- [Direction] Every line from the one with "circuit_board();" to the one with "for node in", including those two, is to be copied exactly; all other lines of the entries below are left out.

━━━ Record excerpts ━━━

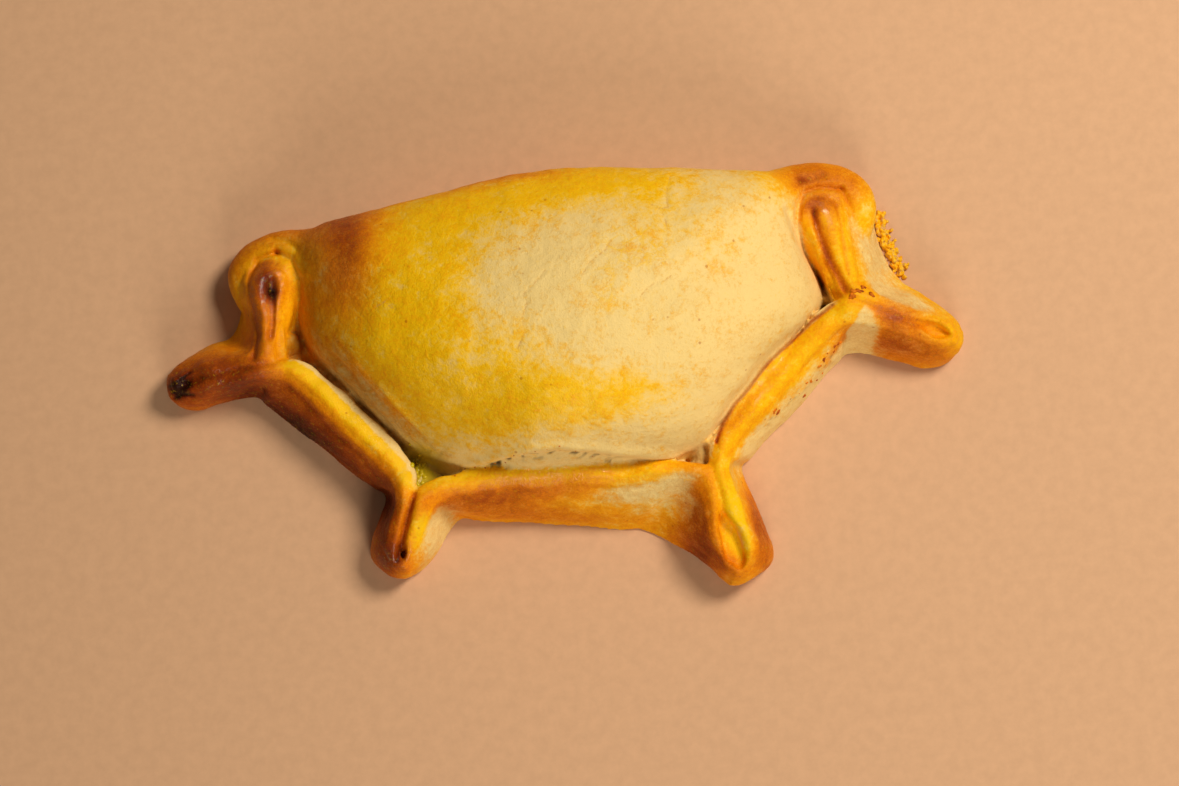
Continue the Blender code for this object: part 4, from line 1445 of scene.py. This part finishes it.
class OBJECT_OT_empanada_crumbs(bpy.types.Operator):
    """Scatters the toasted flakes and burnt specks that cling to the rim and the split"""

    bl_idname = "object.empanada_crumbs"
    bl_label = "Crumbs"

    def execute(self, context):
        rng = np.random.default_rng(CRUMB_SEED)
        dough = Dough()
        spots = [scattered(rng, x, y, EDGE_SPREAD, EDGE_SIZES)
                 for x, y in smooth_curve(BURNT_EDGE, EDGE_STEPS) if rng.random() < EDGE_SHARE]
        spots += [scattered(rng, x, y, ROOT_SPREAD, ROOT_SIZES)
                  for x, y in ROOT_FLAKES for _ in range(ROOT_COUNT)]
        spots += [(x, y - SPLIT_OFFSET + rng.normal() * SPLIT_SPREAD, rng.uniform(*SPLIT_SIZES))
                  for x, y in smooth_curve(CRUMBED_SPLIT, SPLIT_STEPS)[::SPLIT_SKIP]]
        for x, y, size in spots:
            point, normal = surface_at(context, x, y)
            add_flake(dough, rng, point, unit(normal + (0, 0, FLAKE_UPRIGHTNESS)), size)
        for points in dough.points:
            points[:, 2] = np.maximum(points[:, 2], FLAKE_FLOOR)
        material = crumb_material(context.scene.empanada)
        place_piece(context, "crust_crumbs", mesh_of(dough, "crust_crumbs"), material)
        return {"FINISHED"}


class OBJECT_OT_empanada_bubbles(bpy.types.Operator):
    """Sets the moist bubbles of seeped filling in the crease at the second ear"""

    bl_idname = "object.empanada_bubbles"
    bl_label = "Grease bubbles"

    def execute(self, context):
        rng = np.random.default_rng(BUBBLE_SEED)
        dough = Dough()
        for _ in range(BUBBLE_COUNT):
            x, y = np.array(BUBBLES_AT) + rng.normal(size=2) * BUBBLE_SPREAD
            point, _ = surface_at(context, x, y)
            if point[2] > BUBBLES_BELOW:
                continue
            radius = rng.uniform(*BUBBLE_RADIUS)
            top = radius * BUBBLE_FLATNESS
            add_lump(dough, x, y, radius, top, BODY, -top)
            dough.points[-1][:, 2] += point[2]
        place_piece(context, "grease_bubbles", mesh_of(dough, "grease_bubbles"),
                    grease_material(context.scene.empanada))
        return {"FINISHED"}


class OBJECT_OT_empanada_stage(bpy.types.Operator):
    """Sets the table, the soft light and the camera"""

    bl_idname = "object.empanada_stage"
    bl_label = "Table, light and camera"

    def execute(self, context):
        settings = context.scene.empanada
        set_table(context, settings)
        set_light(context, settings)
        set_camera(context)
        return {"FINISHED"}


# The view, in millimetres, with the empanada turned by ROLL in the picture and seen TILT off upright
ROLL = math.radians(7.0)
TILT = math.radians(4.0)
LENS = 85.0
SENSOR = 36.0
DISTANCE = 556.75
AIM = (5.1, -4.3)
UPWARD = 10.0
# Nearest and farthest seen, in metres
CLIP = (0.01, 10.0)
SHIFT = (-0.3 - PLAN_MIDDLE[0], 3.0 - PLAN_MIDDLE[1])
WARM = (1.0, 0.95, 0.86)
ROOM = (1.0, 0.93, 0.82, 1.0)
# The table: half its width in metres, how much darker its dark grain is, and where the grains part
TABLE_REACH = 1.2
TABLE_DARKER = 0.93
TABLE_GRAIN = (0.35, 0.65)


def in_picture(right, up, height):
    """A place given along the picture's right and up directions, in the part's frame, in metres."""
    c, s = math.cos(ROLL), math.sin(ROLL)
    return Vector((right * c + up * s + SHIFT[0], -right * s + up * c + SHIFT[1], height)) * MM


def set_camera(context):
    """The camera above the empanada, leaning a little towards the rim."""
    data = bpy.data.cameras.new("view")
    data.lens, data.sensor_width = LENS, SENSOR
    data.clip_start, data.clip_end = CLIP
    camera = bpy.data.objects.new("view", data)
    target = in_picture(AIM[0], AIM[1], 0.0)
    place = in_picture(AIM[0], AIM[1] - DISTANCE * math.sin(TILT), DISTANCE * math.cos(TILT))
    forward = (target - place).normalized()
    right = forward.cross(in_picture(AIM[0], AIM[1] + UPWARD, 0.0) - target).normalized()
    turn = Matrix((right, right.cross(forward), -forward)).transposed().to_4x4()
    camera.matrix_world = Matrix.Translation(place) @ turn
    context.scene.collection.objects.link(camera)
    context.scene.camera = camera


def set_lamp(context, name, azimuth, elevation, distance, size, power, colour):
    """A round soft light, its azimuth from the picture's right, distance in mm and size in metres."""
    data = bpy.data.lights.new(name, "AREA")
    data.shape = "DISK"
    data.size, data.energy, data.color = size, power, colour
    lamp = bpy.data.objects.new(name, data)
    turn, rise = math.radians(azimuth), math.radians(elevation)
    flat = distance * math.cos(rise)
    lamp.location = in_picture(flat * math.cos(turn), flat * math.sin(turn), distance * math.sin(rise))
    lamp.rotation_euler = (in_picture(0.0, 0.0, 0.0) - lamp.location).to_track_quat("-Z", "Y").to_euler()
    context.scene.collection.objects.link(lamp)


def set_light(context, settings):
    """A high light from the right, a lower one by the rim, and a dim warm room."""
    set_lamp(context, "key", azimuth=39.0, elevation=53.0, distance=640.0, size=0.2,
             power=settings.key_power, colour=WARM)
    set_lamp(context, "fill", azimuth=-76.0, elevation=30.0, distance=700.0, size=0.35,
             power=settings.fill_power, colour=WARM)
    world = bpy.data.worlds.new("studio")
    world.use_nodes = True
    background = world.node_tree.nodes["Background"]
    background.inputs[0].default_value = ROOM
    background.inputs[1].default_value = settings.sky
    context.scene.world = world
    context.scene.view_settings.view_transform = "Standard"


def set_table(context, settings):
    """A flat table under the empanada, with a faint grain."""
    mesh = bpy.data.meshes.new("table")
    corners = [(-1, -1), (1, -1), (1, 1), (-1, 1)]
    mesh.from_pydata([(x * TABLE_REACH, y * TABLE_REACH, 0) for x, y in corners], [], [(0, 1, 2, 3)])
    nodes = Nodes("table")
    grain = nodes.noise(size=2.5, detail=5.0, roughness=0.6)
    darker = tuple(c * TABLE_DARKER for c in settings.table[:3]) + (1.0,)
    nodes.colour(nodes.ramp(grain, list(zip(TABLE_GRAIN, (darker, settings.table)))))
    nodes.surface(roughness=0.85, specular=0.1)
    mesh.materials.append(nodes.material)
    table = bpy.data.objects.new("table", mesh)
    context.scene.collection.objects.link(table)


class VIEW3D_PT_empanada(bpy.types.Panel):
    """Lists the pieces of the empanada and their settings"""

    bl_idname = "VIEW3D_PT_empanada"
    bl_label = "Empanada"
    bl_space_type = "VIEW_3D"
    bl_region_type = "UI"
    bl_category = "Empanada"

    def draw(self, context):
        for operator in OPERATORS:
            self.layout.operator(operator.bl_idname)
        for name in EmpanadaSettings.__annotations__:
            self.layout.prop(context.scene.empanada, name)


OPERATORS = (OBJECT_OT_empanada_stage, OBJECT_OT_empanada_crust, OBJECT_OT_empanada_lace,
             OBJECT_OT_empanada_crumbs, OBJECT_OT_empanada_bubbles)
CLASSES = (EmpanadaSettings, *OPERATORS, VIEW3D_PT_empanada)


def register():
    for cls in CLASSES:
        bpy.utils.register_class(cls)
    bpy.types.Scene.empanada = bpy.props.PointerProperty(type=EmpanadaSettings)


def unregister():
    del bpy.types.Scene.empanada
    for cls in reversed(CLASSES):
        bpy.utils.unregister_class(cls)


def main():
    register()
    for operator in OPERATORS:
        group, name = operator.bl_idname.split(".")
        getattr(getattr(bpy.ops, group), name)()


if __name__ == "__main__":
    main()
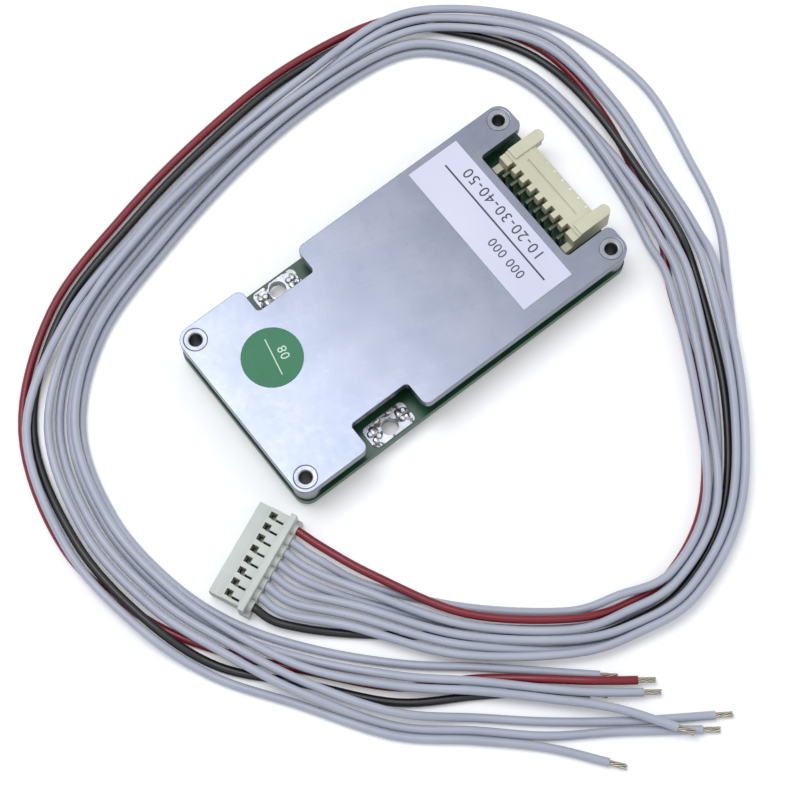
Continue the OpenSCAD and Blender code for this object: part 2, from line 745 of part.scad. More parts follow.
module bare_ends() {
    color("silver")
        for (i = [0 : ways - 1]) {
            p = route(i);
            last = p[len(p) - 1];
            back = p[len(p) - 2];
            translate(last) rotate(atan2(last[1] - back[1], last[0] - back[0])) rotate([0, 90, 0]) {
                cylinder(d = strand_d, h = bare_l - 0.4, $fn = 16);
                translate([0, 0, bare_l - 0.4]) cylinder(d1 = strand_d, d2 = strand_d * 0.5, h = 0.4, $fn = 16);
            }
        }
}

circuit_board();
heat_plate();
corner_rivets();
spacer_sleeves();
battery_pad();
load_pad();
power_transistors();
transistor_leads();
thermal_pad();
shunt_resistors();
bleed_resistors();
bleed_transistors();
filter_capacitors();
protection_chip();
chip_leads();
sense_resistors();
header_shell();
header_pins();
pin_solder();
rating_label();
check_sticker();
plug_housing();
plug_terminals();
wire_red();
wire_white_1();
wire_white_2();
wire_white_3();
wire_white_4();
wire_white_5();
wire_white_6();
wire_black();
bare_ends();
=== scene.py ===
# %% [markdown]
# # Battery management board
# The board lies on a pale table with its sense lead unplugged and coiled round it.
# Everything is in metres, in the frame of the CAD parts: X runs along the board to the
# header end, Z is up, and the origin is the middle of the board's footprint.

import math

import bpy
from mathutils import Matrix, Vector


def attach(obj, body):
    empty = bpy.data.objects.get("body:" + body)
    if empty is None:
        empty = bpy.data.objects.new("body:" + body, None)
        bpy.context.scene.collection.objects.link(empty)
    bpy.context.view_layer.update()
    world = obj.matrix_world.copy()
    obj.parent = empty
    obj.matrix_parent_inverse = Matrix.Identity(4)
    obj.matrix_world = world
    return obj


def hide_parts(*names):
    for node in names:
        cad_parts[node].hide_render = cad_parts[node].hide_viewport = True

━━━

- [Output below]
circuit_board();
heat_plate();
corner_rivets();
spacer_sleeves();
battery_pad();
load_pad();
power_transistors();
transistor_leads();
thermal_pad();
shunt_resistors();
bleed_resistors();
bleed_transistors();
filter_capacitors();
protection_chip();
chip_leads();
sense_resistors();
header_shell();
header_pins();
pin_solder();
rating_label();
check_sticker();
plug_housing();
plug_terminals();
wire_red();
wire_white_1();
wire_white_2();
wire_white_3();
wire_white_4();
wire_white_5();
wire_white_6();
wire_black();
bare_ends();
=== scene.py ===
# %% [markdown]
# # Battery management board
# The board lies on a pale table with its sense lead unplugged and coiled round it.
# Everything is in metres, in the frame of the CAD parts: X runs along the board to the
# header end, Z is up, and the origin is the middle of the board's footprint.

import math

import bpy
from mathutils import Matrix, Vector


def attach(obj, body):
    empty = bpy.data.objects.get("body:" + body)
    if empty is None:
        empty = bpy.data.objects.new("body:" + body, None)
        bpy.context.scene.collection.objects.link(empty)
    bpy.context.view_layer.update()
    world = obj.matrix_world.copy()
    obj.parent = empty
    obj.matrix_parent_inverse = Matrix.Identity(4)
    obj.matrix_world = world
    return obj


def hide_parts(*names):
    for node in names:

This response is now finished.